Das Problem der Türkei besteht in der Schwierigkeit, anzuerkennen, dass «die eigene Nation» (obwohl es sich um das osmanische Vorgängerregime handelte) ein Verbrechen hätte begangen haben können. Also historisches Versagen einzugestehen, was andere Staaten (angefangen mit Deutschland bis hin zur Schweiz) mehr oder weniger zustande gebracht haben. Stattdessen wird für die Beurteilung einer längst geklärten Frage seit Jahren auf die Einsetzung einer Historikerkommission gesetzt und so eine anerkennende Stellungnahme hinausgeschoben.
Der Bund ist aus Rücksicht auf die Türkei beziehungsweise auf die eigenen wirtschaftlichen Interessen gegen ein Mahnmal in Genf.
Im Hinblick auf das Gedenkjahr 2015 bemüht sich die armenische Seite seit acht Jahren, in der UNO-Stadt Genf ein Mahnmal zu errichten. Im Parc de l’Ariana sollten Laternen mit Tränen aus Stahl an den Völkermord erinnern, ohne die Türkei explizit anzuprangern und ohne das Wort Genozid zu verwenden. Das Stadtparlament steht dem Projekt positiv gegenüber und hat schon 2008 einen entsprechenden Beschluss gefasst. Der Bund jedoch ist aus Rücksicht auf die Türkei beziehungsweise auf die eigenen wirtschaftlichen Interessen dagegen und versucht über den Kanton Genf das Projekt auszubremsen.
Lieber zur G20 statt nach Erewan
Bundesbern schlug vor, dass die Armenier auf die Nennung ihres eigenen Namens beim Denkmal verzichten und bloss ein allgemeine Gedenkstätte für Genozid-Opfer schaffen sollten.
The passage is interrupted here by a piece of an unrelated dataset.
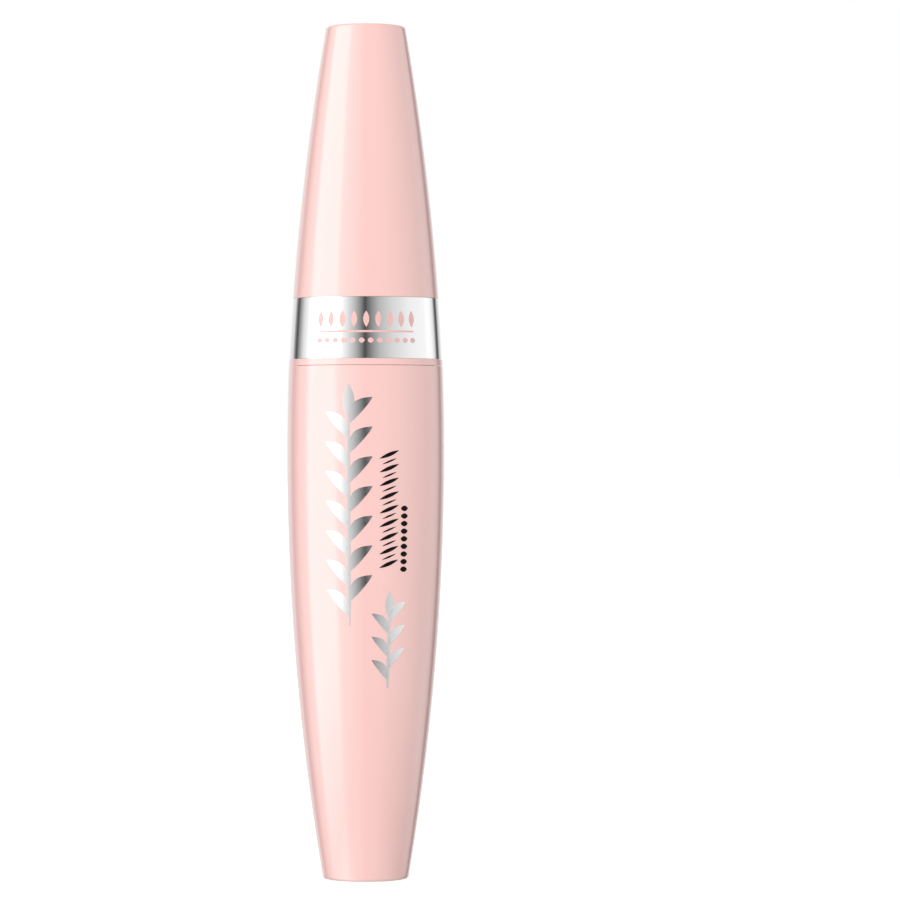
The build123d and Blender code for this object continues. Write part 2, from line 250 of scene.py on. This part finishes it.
def soft_white():
    """Foamed liner of the washer, with fine closed cells."""
    material, tree, shader = new_material("liner_white")
    cells = noise(tree, 6000, detail=4.0)
    vary_colour(tree, shader, cells, (0.74, 0.74, 0.72), (0.84, 0.84, 0.82))
    vary_roughness(tree, shader, cells, 0.5, 0.65)
    add_bump(tree, shader, cells, 0.25, 0.03 * MM)
    return material


def wet_paste():
    """Thick wet black mascara."""
    material, tree, shader = new_material("wet_paste")
    folds = noise(tree, 500, detail=4.0)
    vary_colour(tree, shader, folds, (0.004, 0.0035, 0.0035), (0.010, 0.009, 0.009))
    vary_roughness(tree, shader, folds, 0.12, 0.3)
    add_bump(tree, shader, folds, 0.5, 0.1 * MM)
    return material


def floor_paint():
    """Plain pale matt surface, lit a little from below like a light table."""
    material, tree, shader = new_material("pale_floor")
    vary_colour(tree, shader, noise(tree, 8), (0.93, 0.93, 0.93), (0.94, 0.94, 0.94))
    set_inputs(shader, roughness=1.0, specular_ior_level=0.0)
    set_inputs(shader, emission_color=(1, 1, 1, 1), emission_strength=0.35)
    return material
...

Didier Burkhalter (Nachfolger von Motta) stand vor der Wahl: Entweder allgemeinen Bekenntnissen, wie er sie in Auschwitz ins Gedenkbuch geschrieben hat, konkretes Handeln folgen zu lassen – «Es liegt in unserer Verantwortung, den jüngeren Generationen zu erklären, was solche Verbrechen gegen die Menschlichkeit ermöglichte» – oder den deutlich demonstrierten Erwartungen der Türkei zu entsprechen.
Er hat sich entschieden. Die Türkei hat 2015 den Vorsitz der Gruppe der 20 stärksten Wirtschaftsmächte (G20). Die Schweiz möchte gerne auch in diesem Jahr dort Gast sein. Und das hängt vom Vorsitzland ab. An der offiziellen Gedenkfeier vom 24. April in der armenischen Hauptstadt Erewan wird die Schweiz nur auf Botschafterebene vertreten sein.